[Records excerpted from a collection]
------------------------
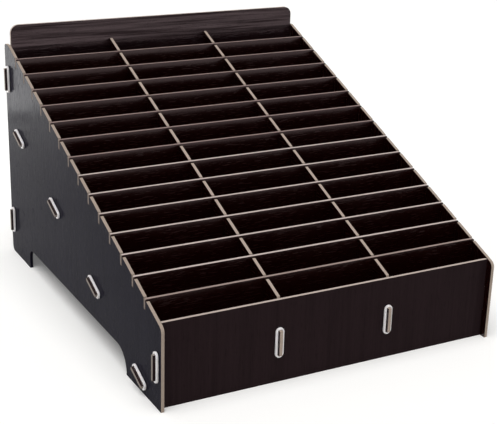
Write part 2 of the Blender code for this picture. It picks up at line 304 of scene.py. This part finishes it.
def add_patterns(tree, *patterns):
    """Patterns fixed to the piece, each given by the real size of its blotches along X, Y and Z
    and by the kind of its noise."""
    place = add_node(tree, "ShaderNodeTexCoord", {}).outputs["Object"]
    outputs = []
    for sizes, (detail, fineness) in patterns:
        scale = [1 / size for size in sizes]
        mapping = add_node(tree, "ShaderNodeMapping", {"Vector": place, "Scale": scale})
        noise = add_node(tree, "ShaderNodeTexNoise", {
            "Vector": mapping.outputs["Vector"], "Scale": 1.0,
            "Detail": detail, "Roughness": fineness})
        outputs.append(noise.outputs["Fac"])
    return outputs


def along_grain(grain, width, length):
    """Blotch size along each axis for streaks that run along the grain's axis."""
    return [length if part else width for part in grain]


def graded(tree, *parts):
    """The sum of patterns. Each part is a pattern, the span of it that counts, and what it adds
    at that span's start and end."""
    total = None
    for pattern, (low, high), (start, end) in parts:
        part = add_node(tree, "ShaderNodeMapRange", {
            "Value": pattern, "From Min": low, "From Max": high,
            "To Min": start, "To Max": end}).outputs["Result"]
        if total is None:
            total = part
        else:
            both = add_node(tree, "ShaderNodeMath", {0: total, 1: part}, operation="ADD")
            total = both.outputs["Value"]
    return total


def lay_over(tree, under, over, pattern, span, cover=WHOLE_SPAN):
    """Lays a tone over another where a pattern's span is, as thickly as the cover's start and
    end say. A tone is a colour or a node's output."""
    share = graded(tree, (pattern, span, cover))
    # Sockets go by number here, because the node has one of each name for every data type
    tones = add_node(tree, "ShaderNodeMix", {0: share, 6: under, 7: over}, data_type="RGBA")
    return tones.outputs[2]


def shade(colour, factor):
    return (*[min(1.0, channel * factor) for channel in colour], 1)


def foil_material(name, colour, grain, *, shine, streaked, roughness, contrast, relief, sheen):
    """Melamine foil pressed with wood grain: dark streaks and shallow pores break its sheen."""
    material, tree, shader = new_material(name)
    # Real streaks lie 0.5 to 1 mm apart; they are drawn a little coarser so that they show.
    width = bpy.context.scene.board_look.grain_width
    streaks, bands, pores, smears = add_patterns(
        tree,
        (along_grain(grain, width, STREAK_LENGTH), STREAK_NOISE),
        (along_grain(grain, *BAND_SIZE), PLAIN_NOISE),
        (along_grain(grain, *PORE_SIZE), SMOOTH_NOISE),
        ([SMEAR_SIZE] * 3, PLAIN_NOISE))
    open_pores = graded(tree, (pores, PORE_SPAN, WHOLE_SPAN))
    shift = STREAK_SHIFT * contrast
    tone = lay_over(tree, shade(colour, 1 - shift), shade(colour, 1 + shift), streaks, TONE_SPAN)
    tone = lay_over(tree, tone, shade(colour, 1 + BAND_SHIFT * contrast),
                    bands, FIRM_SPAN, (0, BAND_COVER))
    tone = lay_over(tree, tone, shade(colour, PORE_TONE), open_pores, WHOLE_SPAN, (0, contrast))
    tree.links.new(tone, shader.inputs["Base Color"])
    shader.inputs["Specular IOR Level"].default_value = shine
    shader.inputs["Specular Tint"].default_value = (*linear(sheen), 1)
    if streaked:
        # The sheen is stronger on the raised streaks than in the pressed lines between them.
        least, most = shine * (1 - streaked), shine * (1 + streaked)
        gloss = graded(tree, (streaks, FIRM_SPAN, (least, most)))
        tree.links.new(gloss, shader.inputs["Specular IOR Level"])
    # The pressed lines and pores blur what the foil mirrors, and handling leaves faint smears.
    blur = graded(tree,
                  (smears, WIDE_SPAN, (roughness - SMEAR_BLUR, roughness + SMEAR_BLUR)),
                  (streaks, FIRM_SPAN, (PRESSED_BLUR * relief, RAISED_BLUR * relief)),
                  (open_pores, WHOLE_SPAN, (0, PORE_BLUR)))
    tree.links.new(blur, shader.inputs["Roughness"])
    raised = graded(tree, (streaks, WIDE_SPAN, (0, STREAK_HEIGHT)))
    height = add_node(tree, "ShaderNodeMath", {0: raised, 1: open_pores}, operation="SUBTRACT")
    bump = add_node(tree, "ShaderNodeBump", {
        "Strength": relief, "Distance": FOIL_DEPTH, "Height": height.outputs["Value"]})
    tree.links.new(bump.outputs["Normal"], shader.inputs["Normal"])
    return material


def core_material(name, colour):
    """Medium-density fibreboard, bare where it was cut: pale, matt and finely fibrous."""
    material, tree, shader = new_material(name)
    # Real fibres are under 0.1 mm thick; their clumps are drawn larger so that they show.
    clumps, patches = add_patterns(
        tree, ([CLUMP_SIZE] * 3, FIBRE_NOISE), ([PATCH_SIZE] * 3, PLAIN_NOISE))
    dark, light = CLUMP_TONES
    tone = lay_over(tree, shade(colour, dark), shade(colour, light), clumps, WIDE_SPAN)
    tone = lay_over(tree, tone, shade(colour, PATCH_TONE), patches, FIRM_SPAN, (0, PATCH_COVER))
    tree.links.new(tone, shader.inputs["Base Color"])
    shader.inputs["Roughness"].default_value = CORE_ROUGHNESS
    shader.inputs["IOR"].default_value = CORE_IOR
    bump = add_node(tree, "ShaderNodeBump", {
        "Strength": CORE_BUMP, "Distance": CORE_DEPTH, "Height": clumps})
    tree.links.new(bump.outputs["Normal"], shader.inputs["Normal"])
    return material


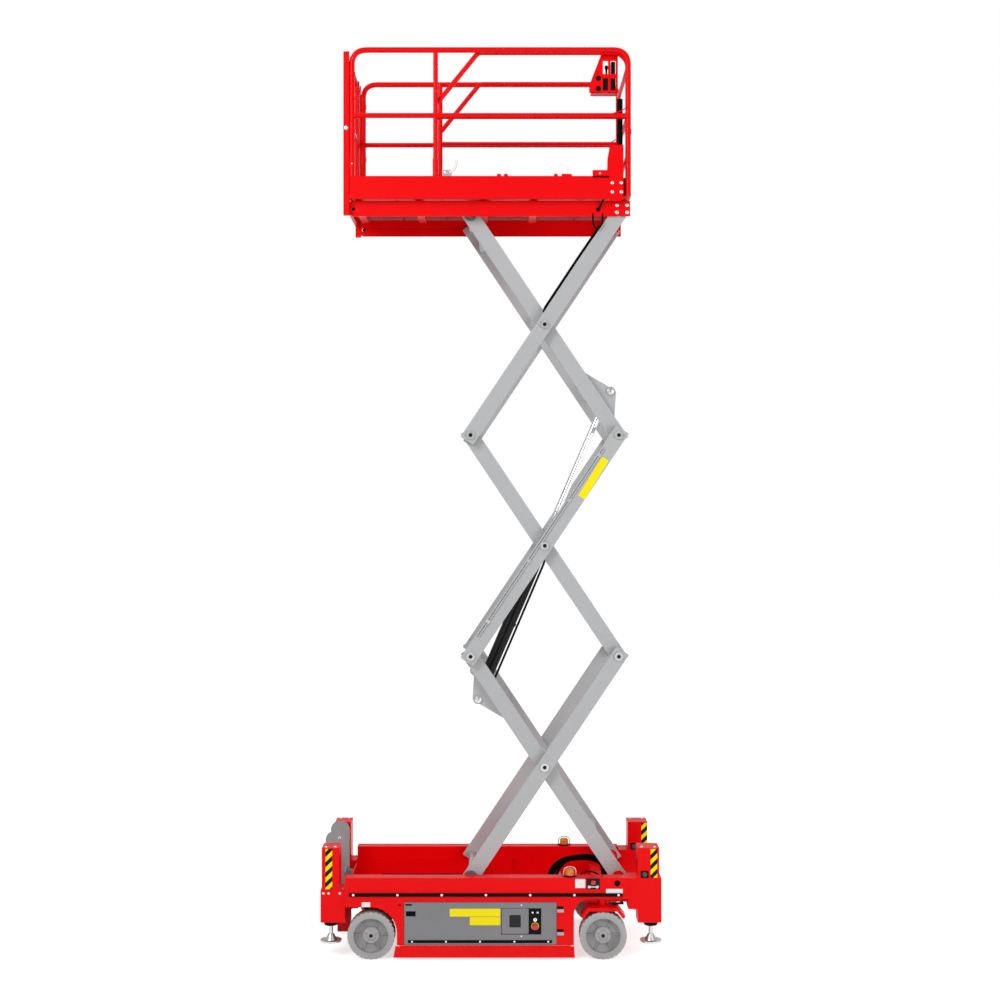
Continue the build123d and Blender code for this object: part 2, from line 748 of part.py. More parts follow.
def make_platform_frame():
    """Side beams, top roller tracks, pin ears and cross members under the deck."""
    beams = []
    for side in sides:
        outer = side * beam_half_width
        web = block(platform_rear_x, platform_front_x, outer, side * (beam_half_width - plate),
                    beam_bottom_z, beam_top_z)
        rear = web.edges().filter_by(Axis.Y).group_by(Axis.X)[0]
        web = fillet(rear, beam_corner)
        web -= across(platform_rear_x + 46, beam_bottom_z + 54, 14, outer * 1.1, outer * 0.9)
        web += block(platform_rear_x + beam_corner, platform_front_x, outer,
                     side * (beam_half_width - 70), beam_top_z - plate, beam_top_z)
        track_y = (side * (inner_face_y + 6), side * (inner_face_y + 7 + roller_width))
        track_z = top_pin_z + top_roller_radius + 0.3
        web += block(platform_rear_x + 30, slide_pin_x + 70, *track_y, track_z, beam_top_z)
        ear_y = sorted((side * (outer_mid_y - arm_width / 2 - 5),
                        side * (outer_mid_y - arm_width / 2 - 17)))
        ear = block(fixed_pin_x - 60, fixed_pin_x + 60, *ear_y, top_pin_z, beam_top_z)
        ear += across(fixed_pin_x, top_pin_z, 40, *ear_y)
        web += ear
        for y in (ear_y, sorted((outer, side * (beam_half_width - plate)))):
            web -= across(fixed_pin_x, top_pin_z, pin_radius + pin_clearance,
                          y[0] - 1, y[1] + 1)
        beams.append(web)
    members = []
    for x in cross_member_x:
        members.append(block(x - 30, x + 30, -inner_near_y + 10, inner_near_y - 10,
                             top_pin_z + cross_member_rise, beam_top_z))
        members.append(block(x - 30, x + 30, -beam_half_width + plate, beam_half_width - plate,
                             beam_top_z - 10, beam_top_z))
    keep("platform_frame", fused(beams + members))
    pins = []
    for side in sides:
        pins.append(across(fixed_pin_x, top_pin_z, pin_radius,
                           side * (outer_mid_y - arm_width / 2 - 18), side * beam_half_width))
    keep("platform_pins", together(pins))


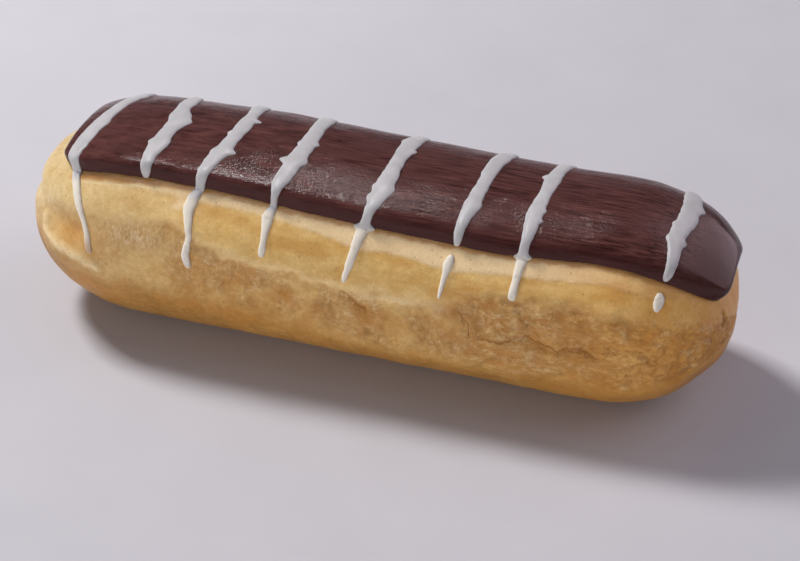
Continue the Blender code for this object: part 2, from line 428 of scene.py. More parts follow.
------------------------
What you will do:
Return only the lines spanning from the first line of the material through the line with "return (*[min(1.0, channel", copied exactly, both ends kept.

Result:
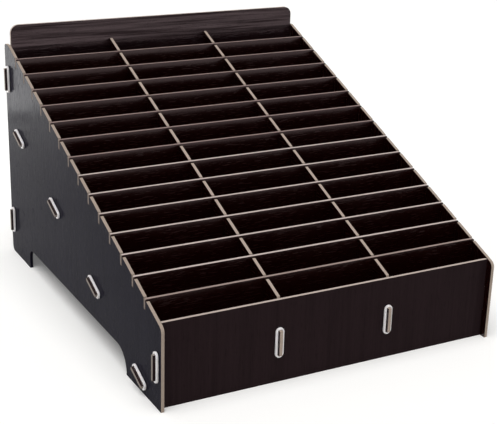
Write part 2 of the Blender code for this picture. It picks up at line 304 of scene.py. This part finishes it.
def add_patterns(tree, *patterns):
    """Patterns fixed to the piece, each given by the real size of its blotches along X, Y and Z
    and by the kind of its noise."""
    place = add_node(tree, "ShaderNodeTexCoord", {}).outputs["Object"]
    outputs = []
    for sizes, (detail, fineness) in patterns:
        scale = [1 / size for size in sizes]
        mapping = add_node(tree, "ShaderNodeMapping", {"Vector": place, "Scale": scale})
        noise = add_node(tree, "ShaderNodeTexNoise", {
            "Vector": mapping.outputs["Vector"], "Scale": 1.0,
            "Detail": detail, "Roughness": fineness})
        outputs.append(noise.outputs["Fac"])
    return outputs


def along_grain(grain, width, length):
    """Blotch size along each axis for streaks that run along the grain's axis."""
    return [length if part else width for part in grain]


def graded(tree, *parts):
    """The sum of patterns. Each part is a pattern, the span of it that counts, and what it adds
    at that span's start and end."""
    total = None
    for pattern, (low, high), (start, end) in parts:
        part = add_node(tree, "ShaderNodeMapRange", {
            "Value": pattern, "From Min": low, "From Max": high,
            "To Min": start, "To Max": end}).outputs["Result"]
        if total is None:
            total = part
        else:
            both = add_node(tree, "ShaderNodeMath", {0: total, 1: part}, operation="ADD")
            total = both.outputs["Value"]
    return total


def lay_over(tree, under, over, pattern, span, cover=WHOLE_SPAN):
    """Lays a tone over another where a pattern's span is, as thickly as the cover's start and
    end say. A tone is a colour or a node's output."""
    share = graded(tree, (pattern, span, cover))
    # Sockets go by number here, because the node has one of each name for every data type
    tones = add_node(tree, "ShaderNodeMix", {0: share, 6: under, 7: over}, data_type="RGBA")
    return tones.outputs[2]


def shade(colour, factor):
    return (*[min(1.0, channel * factor) for channel in colour], 1)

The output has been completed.